▸ **What to produce**: Restate the full set of records exactly, without adding or dropping a word.

▸ **Data extract**:
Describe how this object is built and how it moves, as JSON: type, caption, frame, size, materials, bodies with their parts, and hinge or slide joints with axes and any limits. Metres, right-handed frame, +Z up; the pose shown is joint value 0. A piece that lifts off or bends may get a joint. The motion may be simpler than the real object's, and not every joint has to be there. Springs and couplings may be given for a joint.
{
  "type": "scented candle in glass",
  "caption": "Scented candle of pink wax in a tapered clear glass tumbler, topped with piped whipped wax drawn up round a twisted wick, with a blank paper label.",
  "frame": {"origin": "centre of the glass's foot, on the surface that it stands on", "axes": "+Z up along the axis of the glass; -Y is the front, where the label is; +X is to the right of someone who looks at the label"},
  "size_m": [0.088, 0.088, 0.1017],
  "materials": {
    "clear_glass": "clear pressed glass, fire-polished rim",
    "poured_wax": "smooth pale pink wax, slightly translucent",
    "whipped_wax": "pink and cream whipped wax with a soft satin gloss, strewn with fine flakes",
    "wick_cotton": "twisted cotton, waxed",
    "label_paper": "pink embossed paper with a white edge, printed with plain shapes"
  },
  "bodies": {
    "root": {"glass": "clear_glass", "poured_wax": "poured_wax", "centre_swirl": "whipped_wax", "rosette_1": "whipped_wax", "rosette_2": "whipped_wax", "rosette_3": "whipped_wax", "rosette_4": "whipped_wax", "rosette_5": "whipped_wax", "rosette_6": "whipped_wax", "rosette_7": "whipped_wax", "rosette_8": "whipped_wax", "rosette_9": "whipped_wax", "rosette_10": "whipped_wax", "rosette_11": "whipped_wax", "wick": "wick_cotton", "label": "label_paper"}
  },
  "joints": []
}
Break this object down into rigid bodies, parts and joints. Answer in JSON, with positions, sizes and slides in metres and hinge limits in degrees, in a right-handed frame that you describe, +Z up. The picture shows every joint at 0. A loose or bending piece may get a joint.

▸ **Task answer**:
Describe how this object is built and how it moves, as JSON: type, caption, frame, size, materials, bodies with their parts, and hinge or slide joints with axes and any limits. Metres, right-handed frame, +Z up; the pose shown is joint value 0. A piece that lifts off or bends may get a joint. The motion may be simpler than the real object's, and not every joint has to be there. Springs and couplings may be given for a joint.
{
  "type": "scented candle in glass",
  "caption": "Scented candle of pink wax in a tapered clear glass tumbler, topped with piped whipped wax drawn up round a twisted wick, with a blank paper label.",
  "frame": {"origin": "centre of the glass's foot, on the surface that it stands on", "axes": "+Z up along the axis of the glass; -Y is the front, where the label is; +X is to the right of someone who looks at the label"},
  "size_m": [0.088, 0.088, 0.1017],
  "materials": {
    "clear_glass": "clear pressed glass, fire-polished rim",
    "poured_wax": "smooth pale pink wax, slightly translucent",
    "whipped_wax": "pink and cream whipped wax with a soft satin gloss, strewn with fine flakes",
    "wick_cotton": "twisted cotton, waxed",
    "label_paper": "pink embossed paper with a white edge, printed with plain shapes"
  },
  "bodies": {
    "root": {"glass": "clear_glass", "poured_wax": "poured_wax", "centre_swirl": "whipped_wax", "rosette_1": "whipped_wax", "rosette_2": "whipped_wax", "rosette_3": "whipped_wax", "rosette_4": "whipped_wax", "rosette_5": "whipped_wax", "rosette_6": "whipped_wax", "rosette_7": "whipped_wax", "rosette_8": "whipped_wax", "rosette_9": "whipped_wax", "rosette_10": "whipped_wax", "rosette_11": "whipped_wax", "wick": "wick_cotton", "label": "label_paper"}
  },
  "joints": []
}
Break this object down into rigid bodies, parts and joints. Answer in JSON, with positions, sizes and slides in metres and hinge limits in degrees, in a right-handed frame that you describe, +Z up. The picture shows every joint at 0. A loose or bending piece may get a joint.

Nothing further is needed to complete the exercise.